Thursday, October 18, 2007

40 Oil Firms May Be Dragged Before EFCC


By Chika Amanze-Nwachuku, 10.18.2007

Bridging Fund

The Petroleum Products Pricing Regulatory Agency (PPPRA) and the Petroleum Equalisation Fund (PEF) may invite the Economic and Financial Crimes Commission (EFCC) to assist them in the recovery of over N8 billion bridging fund contribution owed by petroleum marketers.
The debt, according to the bodies is in relation to the imported Automotive Gas Oil (AGO) otherwise known as diesel in the last four years.
The bridging fund is part of the cost elements of petroleum products and is remitted to the PEF for the reimbursement of marketers who transport products from the coastal areas to the hinterland.
THISDAY learnt that the decision to invite the EFCC was taken at a meeting yesterday in Abuja between the Executive Secretaries of the PPPRA, Dr.
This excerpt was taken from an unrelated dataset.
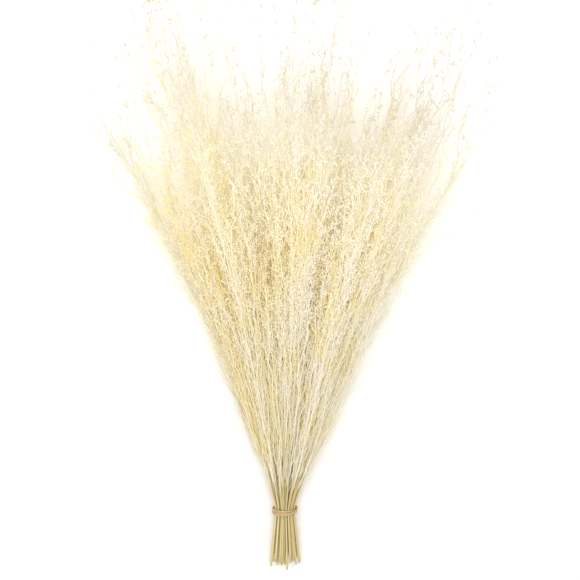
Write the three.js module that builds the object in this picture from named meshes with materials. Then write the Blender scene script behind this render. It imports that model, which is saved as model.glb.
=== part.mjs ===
// A tied bunch of dried, bleached statice, lying on the surface z = 0.
// It is 48 cut sprays and the rubber band that holds them. A spray is one grown piece: a bare stem that
// turns into a feathery plume of fine branchlets. The plume is modelled as the closed outer shape that its
// branchlets fill. +Y runs from the cut ends to the tips, +X across the bunch and +Z up from the surface.
import * as THREE from "three";

// Driving dimensions, in millimetres and radians.
const SPRAY_COUNT = 48;
const GOLDEN_ANGLE = Math.PI * (3 - Math.sqrt(5));

const STEM_RADIUS = 1.0; // at the cut end
const TIP_RADIUS = 0.45; // of the bare whip at a spray's tip
const BUNDLE_RADIUS = 10.4; // from the bundle's middle to the axis of its outermost stem, under the band

const BAND_GAP = 0.5; // between the band and the outermost stems
const BAND_THICKNESS = 1.5;
const BAND_WIDTH = 7.5; // three turns side by side
const BAND_SIDES = 28;

const REACH = 411; // from the band to the tip of a short spray in the middle, along Y
const REACH_SCATTER = 90; // between the longest and the shortest neighbours: most are short
const REACH_FALL = 20; // how much shorter the sprays at the two edges are
const REACH_SLANT = 14; // how much shorter than the middle the right edge is, and longer the left
const REACH_WAVE = 22; // how much the crown rises and falls from the middle to an edge
const WAVE_PERIOD = 0.56; // of the head's half width
const WAVE_PEAK = -0.56; // where one of the crown's peaks is, in the head's half width
const SPREAD = 0.318; // sideways travel of an edge spray per millimetre of Y, as it leaves the band
const FLARE = 0.48; // how much faster than that it travels at its tip
const LEAN = 0.03; // sideways travel of the whole head per millimetre of Y
const SWAY = 14; // between tips that lean left and right of their own line
const GATHER = 8; // how far a tip leans towards the nearest of the crown's peaks
const BOW = 12; // between stems that bow left and right of their own line
const SCATTER = 0.17; // of a spray's place in the head, as a share of the head's half width

const REST_HEIGHT = 12; // axis of a spray whose plume lies on the surface
const HEAD_RISE = 140; // from that axis to the axis of the topmost spray
const SAG = 0.3; // how much the rise of a stem flattens out towards its tip

const TAIL_LENGTH = 60; // from the band to the longest cut end
const TAIL_SCATTER = 14; // the stems are cut to about the same length
const TAIL_SPREAD = 0.12; // sideways travel of an outer stem per millimetre below the band

const PLUME_RADIUS = 17;
const PLUME_START = 0.16; // shares of the reach
const PLUME_FULL = 0.6;
const PLUME_THIN = 0.66;
const PLUME_END = 0.97;
const CELL_SHARE = 0.46; // of the distance to the nearest neighbour's axis that a plume may fill

const SIDES = 6; // corners of a spray's section
const STATIONS = 13; // rings from the band to the tip

// Which repeatable number a spray takes for each of its properties.
const DRAW = { across: 1, up: 2, tail: 4, sway: 5, bow: 8, reach: 309 };

// Colours of the bleached plant and of the band.
const TONES = ["#f1e6c4", "#efdfae", "#ece4cf"].map(
  (color) => new THREE.MeshStandardMaterial({ color, roughness: 0.85, metalness: 0 }),
);
const BAND_MATERIAL = new THREE.MeshStandardMaterial({ color: "#c9ab77", roughness: 0.6, metalness: 0 });

// A repeatable number from 0 to 1 for one property of one spray.
function vary(spray, property) {
  const wave = Math.sin((spray + 1) * 12.9898 + property * 78.233) * 43758.5453;
  return wave - Math.floor(wave);
}

// The line that a spray's stem follows. t runs from 0 at its cut end to 1 at its tip, evenly along Y.
// Under the band the stems are packed like the seeds of a sunflower. Above it each keeps its place in that
// pattern, which widens into the head: a fan in plan, and a low dome that is flat on the surface in section.
class SprayAxis extends THREE.Curve {
  constructor(spray) {
    super();
    const share = Math.sqrt((spray + 0.5) / SPRAY_COUNT);
    this.across = share * Math.cos(spray * GOLDEN_ANGLE);
    this.up = share * Math.sin(spray * GOLDEN_ANGLE);
    this.headAcross = this.across + SCATTER * (vary(spray, DRAW.across) - 0.5);
    const headUp = this.up + SCATTER * (vary(spray, DRAW.up) - 0.5);
    const domeEdge = Math.sqrt(Math.max(0, 1 - this.headAcross ** 2));
    this.headHeight = REST_HEIGHT + (HEAD_RISE * Math.max(0, headUp + domeEdge)) / 2;
    this.bandHeight = BUNDLE_HEIGHT + this.up * BUNDLE_RADIUS;
    const crown = (2 * Math.PI * (this.headAcross - WAVE_PEAK)) / WAVE_PERIOD;
    this.reach = REACH - REACH_SLANT * this.headAcross - REACH_FALL * this.headAcross ** 4;
    this.reach += REACH_WAVE * Math.cos(crown) + REACH_SCATTER * vary(spray, DRAW.reach) ** 2;
    this.tail = TAIL_LENGTH - TAIL_SCATTER * vary(spray, DRAW.tail);
    this.sway = SWAY * (vary(spray, DRAW.sway) - 0.5) - GATHER * Math.sin(crown);
    this.bow = BOW * (vary(spray, DRAW.bow) - 0.5);
  }

  along(t) {
    return -this.tail + t * (this.tail + this.reach);
  }

  share(y) {
    return (y + this.tail) / (this.tail + this.reach);
  }

  getPoint(t, target = new THREE.Vector3()) {
    const y = this.along(t);
    const below = Math.max(0, -y - BAND_WIDTH / 2);
    const above = Math.max(0, y - BAND_WIDTH / 2);
    const far = above / REACH;
    const x =
      this.across * (BUNDLE_RADIUS + TAIL_SPREAD * below) +
      (this.headAcross * SPREAD + LEAN) * above * (1 + FLARE * far) +
      this.sway * far ** 2 +
      this.bow * Math.sin(Math.PI * far) ** 2;
    const z =
      this.bandHeight +
      Math.max(0, this.up) * TAIL_SPREAD * below +
      (this.headHeight - this.bandHeight) * far * (1 + SAG - SAG * far);
    return target.set(x, y, z);
  }
}

const BAND_INNER_RADIUS = BUNDLE_RADIUS + STEM_RADIUS + BAND_GAP;
const BUNDLE_HEIGHT = BAND_INNER_RADIUS + BAND_THICKNESS; // of its middle: the band touches the surface
const AXES = Array.from({ length: SPRAY_COUNT }, (_, spray) => new SprayAxis(spray));

// Each axis as short straight pieces, for measuring how close its neighbours are.
const PIECES = 60;
const AXIS_LINES = AXES.map((axis) => {
  const points = axis.getPoints(PIECES);
  return points.slice(1).map((point, i) => new THREE.Line3(points[i], point));
});

function distanceToNeighbour(point, spray) {
  const nearest = new THREE.Vector3();
  let least = Infinity;
  AXIS_LINES.forEach((lines, other) => {
    if (other === spray) return;
    for (const line of lines) {
      line.closestPointToPoint(point, true, nearest);
      least = Math.min(least, nearest.distanceTo(point));
    }
  });
  return least;
}

// The radius of a spray's outer shape: its stem, and from PLUME_START on the plume around it. The plume fills
// its own share of the room between its neighbours, and none of it reaches below the surface.
function radiusAt(axis, spray, t) {
  const far = Math.max(0, axis.along(t)) / axis.reach;
  const stem = THREE.MathUtils.lerp(STEM_RADIUS, TIP_RADIUS, far);
  const full =
    PLUME_RADIUS *
    THREE.MathUtils.smoothstep(far, PLUME_START, PLUME_FULL) *
    (1 - THREE.MathUtils.smoothstep(far, PLUME_THIN, PLUME_END));
  const point = axis.getPoint(t);
  const room = CELL_SHARE * distanceToNeighbour(point, spray);
  return Math.max(stem, Math.min(full, room, point.z));
}

// A turned shape whose axis is then bent along a curve: profile points are (radius, t).
function bentLathe(profile, curve) {
  const geometry = new THREE.LatheGeometry(profile, SIDES);
  const position = geometry.getAttribute("position");
  const vertical = new THREE.Vector3(0, 0, 1);
  const vertex = new THREE.Vector3();
  for (let i = 0; i < position.count; i++) {
    vertex.fromBufferAttribute(position, i);
    const tangent = curve.getTangent(vertex.y);
    const side = tangent.clone().cross(vertical).normalize();
    const top = side.clone().cross(tangent);
    const bent = curve.getPoint(vertex.y).addScaledVector(side, vertex.x).addScaledVector(top, vertex.z);
    position.setXYZ(i, bent.x, bent.y, bent.z);
  }
  geometry.computeVertexNormals();
  return geometry;
}

function makeSpray(spray) {
  const axis = AXES[spray];
  const bandEdges = [-BAND_WIDTH / 2, BAND_WIDTH / 2].map((y) => axis.share(y));
  const stations = [0, bandEdges[0]];
  for (let i = 0; i < STATIONS; i++) stations.push(THREE.MathUtils.lerp(bandEdges[1], 1, i / STATIONS));
  const profile = [
    new THREE.Vector2(0, 0),
    ...stations.map((t) => new THREE.Vector2(radiusAt(axis, spray, t), t)),
    new THREE.Vector2(0, 1),
  ];
  const mesh = new THREE.Mesh(bentLathe(profile, axis), TONES[spray % TONES.length]);
  mesh.name = "spray_" + String(spray + 1).padStart(2, "0");
  return mesh;
}

// The rubber band: one closed ring around the bundle, with a rounded outer face.
function makeBand() {
  const half = BAND_WIDTH / 2;
  const outer = BAND_INNER_RADIUS + BAND_THICKNESS;
  const shoulder = BAND_THICKNESS / 2;
  const profile = [
    new THREE.Vector2(BAND_INNER_RADIUS, -half),
    new THREE.Vector2(outer - shoulder, -half),
    new THREE.Vector2(outer, -half + shoulder),
    new THREE.Vector2(outer, half - shoulder),
    new THREE.Vector2(outer - shoulder, half),
    new THREE.Vector2(BAND_INNER_RADIUS, half),
    new THREE.Vector2(BAND_INNER_RADIUS, -half),
  ];
  const band = new THREE.Mesh(new THREE.LatheGeometry(profile, BAND_SIDES), BAND_MATERIAL);
  band.name = "rubber_band";
  band.position.set(0, 0, BUNDLE_HEIGHT);
  return band;
}

const bunch = new THREE.Group();
for (let spray = 0; spray < SPRAY_COUNT; spray++) bunch.add(makeSpray(spray));
bunch.add(makeBand());

// The origin is on the surface, under the middle of the bunch's box.
const box = new THREE.Box3().setFromObject(bunch, true);
const middle = box.getCenter(new THREE.Vector3()).setZ(box.min.z);
for (const mesh of bunch.children) mesh.position.sub(middle);

export default bunch;
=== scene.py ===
# A tied bunch of dried, bleached statice, lying on its side on a pale surface.
# Each spray is one grown piece: a stem, the branches on it, the branchlets on those, and the florets.
# All lengths are in metres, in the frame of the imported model. Angles are in radians, where nothing else
# is said.
import math

import bpy
import numpy as np
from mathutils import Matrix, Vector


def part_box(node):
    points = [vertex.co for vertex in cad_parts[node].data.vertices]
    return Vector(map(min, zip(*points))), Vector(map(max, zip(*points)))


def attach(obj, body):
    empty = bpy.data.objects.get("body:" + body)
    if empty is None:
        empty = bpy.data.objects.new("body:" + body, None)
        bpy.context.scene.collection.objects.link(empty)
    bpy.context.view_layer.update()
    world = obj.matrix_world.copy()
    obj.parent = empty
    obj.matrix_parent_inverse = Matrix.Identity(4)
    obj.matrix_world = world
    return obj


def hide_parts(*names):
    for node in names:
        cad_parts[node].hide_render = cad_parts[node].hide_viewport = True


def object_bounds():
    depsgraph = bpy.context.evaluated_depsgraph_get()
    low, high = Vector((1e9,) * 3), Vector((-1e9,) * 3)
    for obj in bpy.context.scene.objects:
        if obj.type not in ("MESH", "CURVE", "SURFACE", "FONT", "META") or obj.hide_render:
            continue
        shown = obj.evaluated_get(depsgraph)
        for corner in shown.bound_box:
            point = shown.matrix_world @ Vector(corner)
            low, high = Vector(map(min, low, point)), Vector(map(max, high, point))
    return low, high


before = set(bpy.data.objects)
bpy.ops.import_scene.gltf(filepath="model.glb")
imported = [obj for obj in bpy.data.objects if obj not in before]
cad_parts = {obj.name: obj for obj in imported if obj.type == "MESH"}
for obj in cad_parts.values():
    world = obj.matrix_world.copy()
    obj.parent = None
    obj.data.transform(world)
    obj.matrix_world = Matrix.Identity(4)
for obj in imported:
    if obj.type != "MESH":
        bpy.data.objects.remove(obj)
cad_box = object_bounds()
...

Oluwole Oluleye and that of the PEF, Mrs. Sharon Adefunke Kasali.
At the meeting said to be at the instance of the PEF, the parties were said to have fashioned out the ways and means of enforcing remittance of the bridging fund by about 40 defaulting marketers.
Specifically, the parties resolved to employ the services of relevant government agencies such as the EFCC, the Department of Petroleum Resources (DPR), Nigerian National Petroleum Corporation (NNPC) and the Central Bank of Nigeria (CBN) in recovering the fund.
According to sources, the decision to involve the relevant bodies became imperative as the PEF was said to be finding it difficult to settle the claims of marketers who are involved in bridging products, a situation that is threatening the sustenance of products availability to all parts of the country.
More so, the stability of diesel distribution nationwide is crucial since haulage trucks that move petroleum products use diesel.
Oluleye was said to have at the said meeting, reiterated that the N2 per litre bridging fund contribution on petrol and kerosene also applied to diesel which in effect meant that marketers were expected to add it when fixing cost and then remit to the PEF.
He argued that the fact that diesel was deregulated did not give marketers the licence to sell the product at exorbitant rates, adding that the essence of the PPPRA approved benchmark prices of the products was to give an indication of the price band within which marketers could operate.
Meanwhile, THISDAY learnt that Zenon Petroleum and Gas, one of the affected marketers, has redeemed its own obligation to the PEF by paying the money, while most of the marketers are still in default.
THISDAY checks also revealed that a comprehensive list of about 40 defaulting importers is being compiled for publication in the national dailies, after which the list will be forwarded to the EFCC, CBN, DPR and the NNPC for necessary action. When contacted, the Executive Secretary of Major Oil Marketers Association, Mr. Femi Olawore, said he was not aware of any such meeting.
He said it would be unfair for the two agencies to go ahead with such meeting without informing him as a board member of both agencies.
Pointing out that the PEF in the past owed the major marketers to the tune of about N22 billion being part of the Petroleum Support Fund, Olawore said his members would meet with the PEF soon to reconcile whatever amount each party owed.
“I am trying to reach the PEF so that we can sit down with them and reconcile whatever is being owed by a party. We run three schemes with the PEF -- bridging fund, zonal equalization and inter-districting -- and we come together on quarterly basis to exchange cheques. Sometimes we owe them, and at other times they owe us. Sometime ago, the PEF owed us about N22 billion which was Petroleum Support Fund (PSF). We did not call the EFCC. So it will be unfair for them to have the meeting without informing us. The issue of EFCC does not arise at all,” he said.
An independent marketer who craved anonymity also denied knowledge of the meeting, but added that the marketers would pay even without EFCC’s intervention.